We walked down to the water's edge where I cautiously stepped onto the snow-covered ice. Everyone else in our small group pushed on full steam ahead towards the middle of the frozen lake.
I hesitated, fearing the ice wouldn't support my weight. A few careful steps later I realized the ice was still intact, not violently breaking and cracking like a scene from a nightmare. In fact, the ice here at Osprey Lake is about 30cm thick at this time of year. That means it’s strong enough to support snowmobiles driving over it.
We arrived in the middle of the lake, where the wind whipped at our faces and I could already feel my toes getting cold in my hiking boots.
Within no time at all we (“we” meaning the men in our group) had drilled a few holes, speared a couple of worms on the hooks and dropped our fishing lines into the icy blue water. Now, it was time to wait – and wait and wait and wait.
The icy wind would not let up. After a few minutes of standing around eagerly staring into the hole in the ice, the initial excitement began to wear off when nothing happened. I figured it was time to add some foot and hand warmers to my boots and gloves.
It’s amazing the effect warm extremities can have on your mood when you’re freezing your butt off in the great Canadian outdoors!
It suddenly dawned on me that the next few hours would probably be spent sitting, waiting, hoping for something to bite. After having no luck with the original holes, we ended up drilling several more in search of a better position.
The new holes were indeed luckier because a short while later we had our first catch, a little trout!
Ice fishing has been around for a long time. It originates from countries with a colder climate like Canada, Russia, Norway, Poland, Germany, and many other northern European nations.
Early forms of ice fishing were a necessary part of hunting in Nordic communities. Today, ice fishing has evolved into a social event and also a sport.
Some countries enjoy ice fishing in nothing more than warm clothing sitting on a stool or chair (like we did), while others enjoy the sport from a portable shack or heated tent on the ice.
Standing in the middle of the open expanse of the frozen lake, I was faced with plenty of time to think and be inside my own head.
Living in a big city, full of lights and sounds, it was a refreshing change to spend time out here in the freezing cold, without a cell phone, computer, or any other modern distraction, to simply enjoy being in the moment.
This is the true beauty of ice fishing.
If you're interested in going ice fishing at Osprey Lake there are a few things you'll need to get started. You will need to purchase a fishing license, which can easily be obtained at the Canadian Tire store in Penticton or online.

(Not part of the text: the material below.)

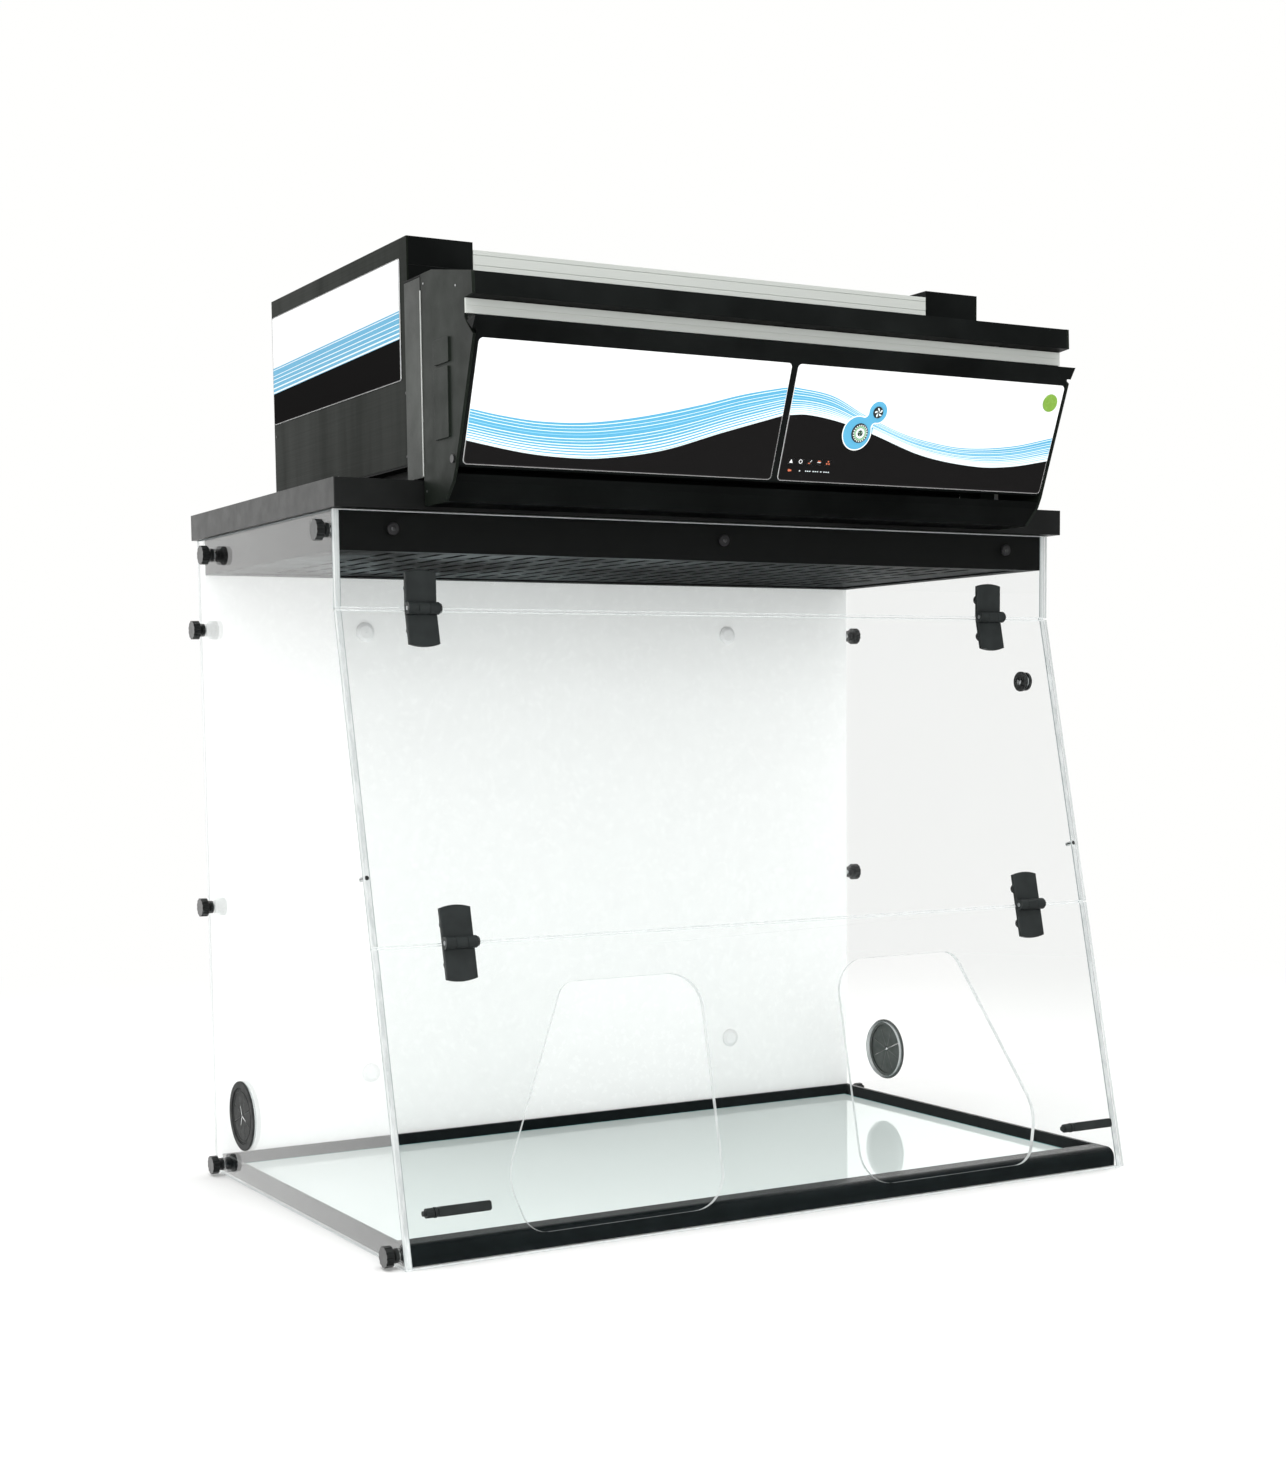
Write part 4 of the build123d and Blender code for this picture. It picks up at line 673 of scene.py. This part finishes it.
film("power_key_mark", door, blades(POWER, 3.3, 3, 0.7), 0.16, m["ink_green"], "power_key",
     KEY_N - 0.02)
film("speed_key_mark", door, blades(SPEED, 5.4, 5, 0.6), 0.14, m["ink_pale"], "speed_key",
     KEY_N - 0.02)

# pictograms on the lamp windows and the small marks under them, all generic shapes
LENS_N = 0.4
row = {"film_white": [], "ink_orange": []}
row["film_white"].append([[(20, 30.3), (17.8, 26), (22.2, 26)]])
row["film_white"].append([circle(33, 28, 2.4, 24), circle(33, 28, 1.7, 24)])
row["ink_orange"].append([rounded_rect(43.4, 26.0, 46.4, 26.9, 0.2, 2)])
row["film_white"].append([[(46, 27.6), (48.4, 30.2), (48.0, 30.5), (45.6, 27.9)]])
row["film_white"].append([rounded_rect(56.1, 27.7, 60.9, 28.3, 0.2, 2)])
row["ink_orange"].append([rounded_rect(56.6, 28.9, 60.4, 30.0, 0.3, 2)])
row["ink_orange"].append([circle(71, 29.6, 1.0, 16)])
row["ink_orange"].append([circle(69.4, 27.0, 1.0, 16)])
row["ink_orange"].append([circle(72.6, 27.0, 1.0, 16)])
for tone, shapes in row.items():
    film("lens_marks_" + tone[-5:], door, shapes, 0.08, m[tone], "door", LENS_N)
film("under_marks_orange", door, [[lens((19.4, 17.2), (21.8, 17.2), 1.5, 1.0, 2.0, 12)]], 0.09,
     m["ink_orange"], "door")
dots = [[circle(34.2, 17.2, 0.8, 14)]]
for a in (42.6, 45.4, 48.2, 53, 56, 59, 63.6, 68, 71, 74):
    dots.append([rounded_rect(a - 0.9, 16.7, a + 0.9, 17.8, 0.4, 3)])
film("under_marks_pale", door, dots, 0.09, m["ink_pale"], "door")

# ================================================================ printed panels on the head's sides
lab_low, lab_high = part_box("side_labels")
LZ0, LZ1 = lab_low.z / MM, lab_high.z / MM
LY0, LY1 = lab_low.y / MM, lab_high.y / MM


def side_print(name, s):
    side = Place((s * lab_high.x, 0, 0), (0, 1, 0), (0, 0, 1), (s, 0, 0))
    y0, y1 = LY0 + 0.6, LY1 - 0.6

    def line(y, front, back):
        return front + (back - front) * (y - y0) / (y1 - y0)

    def edge(f, y):
        return line(y, 1025.6, 1019.5) * (1 - f) + line(y, 995.0, 988.0) * f

    r = 2.5
    arc = [(math.cos(math.radians(t)), math.sin(math.radians(t))) for t in range(0, 91, 15)]
    field = [(y0, edge(1, y0)), (y1, edge(1, y1))]
    field += [(y1 - r + r * c, LZ0 + 0.5 + r - r * q) for c, q in arc]
    field += [(y0 + r - r * q, LZ0 + 0.5 + r - r * c) for c, q in arc]
    film(name + "_field", side, [[field]], 0.05, m["ink_black"], "hood")
    film(name + "_band", side, [[[(y0, edge(0, y0)), (y1, edge(0, y1)), (y1, edge(1, y1)), (y0, edge(1, y0))]]],
         0.08, m["ink_blue"], "hood")
    for tone in ("ink_mid", "ink_pale"):
        strips = []
        for f0, _f1, f2, wide, ink_name in LINES[::2]:
            if ink_name == tone:
                w = wide * 0.55
                strips.append([[(y0, edge(f0, y0) + w), (y1, edge(f2, y1) + w), (y1, edge(f2, y1) - w),
                                (y0, edge(f0, y0) - w)]])
        if strips:
            film(name + "_lines_" + tone[4:], side, strips, 0.1 if tone == "ink_mid" else 0.12, m[tone], "hood")
    outer = rounded_rect(LY0 + 0.2, LZ0 + 0.2, LY1 - 0.2, LZ1 - 0.2, 2.8)
    inner = rounded_rect(LY0 + 0.8, LZ0 + 0.8, LY1 - 0.8, LZ1 - 0.8, 2.4)
    film(name + "_rule", side, [[outer, inner]], 0.06, m["ink_grey"], "hood")


side_print("side_print_left", -1)
side_print("side_print_right", 1)

# ================================================================ small hardware
PAN = [(3.4, 0.0), (3.4, 0.5), (3.0, 1.3), (1.9, 1.9), (1.5, 1.9), (1.4, 0.9), (0, 0.8)]
SMALL_PAN = [(2.4, 0.0), (2.4, 0.4), (2.1, 0.9), (1.4, 1.3), (1.1, 1.3), (1.0, 0.6), (0, 0.55)]
RIVET = [(1.6, 0.0), (1.5, 0.4), (0.9, 0.75), (0, 0.85)]


def screws(name, place, spots, profile, material, body, segs=20):
    bm = bmesh.new()
    for a, b in spots:
        lathe(bm, place, a, b, profile, segs, -0.05)
    return finish_mesh(name, bm, m[material], body, smooth=True)


side_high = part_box("head_sides")[1]
for s, tag in ((-1, "left"), (1, "right")):
    face = Place((s * side_high.x, 0, 0), (0, 1, 0), (0, 0, 1), (s, 0, 0))
    screws("head_rivets_" + tag, face, [(-122, 866), (-122, 935), (283, 866), (283, 935), (80, 864)], RIVET,
           "dark_steel", "hood")
    plate = Place((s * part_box("module_side_right")[1].x, 0, 0), (0, 1, 0), (0, 0, 1), (s, 0, 0))
    bm = bmesh.new()
    for a, b in ((-181, 1042), (-181, 822), (-262, 1026)):
        lathe(bm, plate, a, b, [(1.1, -0.1), (1.1, 0.3), (0.6, 0.5), (0, 0.55)], 14, -2.2)
    finish_mesh("plate_rivets_" + tag, bm, m["pin"], "hood", smooth=True)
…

It costs around $10 for a one-day license and will allow you bring home up to 5 fish.
Always be sure to check the weather and conditions at Osprey Lake beforehand as they may be quite different from the weather in the Okanagan Valley at the time. Dress accordingly, it can get very cold especially with the wind. From my experience, hand and foot warmers are a must.
Later in the day we ended up catching one more trout, which was part of a delicious dinner the following evening.
As the afternoon wore on, I felt like I had taken part in a truly unique winter activity. Ice fishing is a reprieve from the constant craziness of the modern world, an introspective activity to enjoy in the frozen outdoors, an opportunity to be inside your own head and to be at peace with your thoughts and surroundings.
If you haven't tried ice fishing before, I highly encourage you do!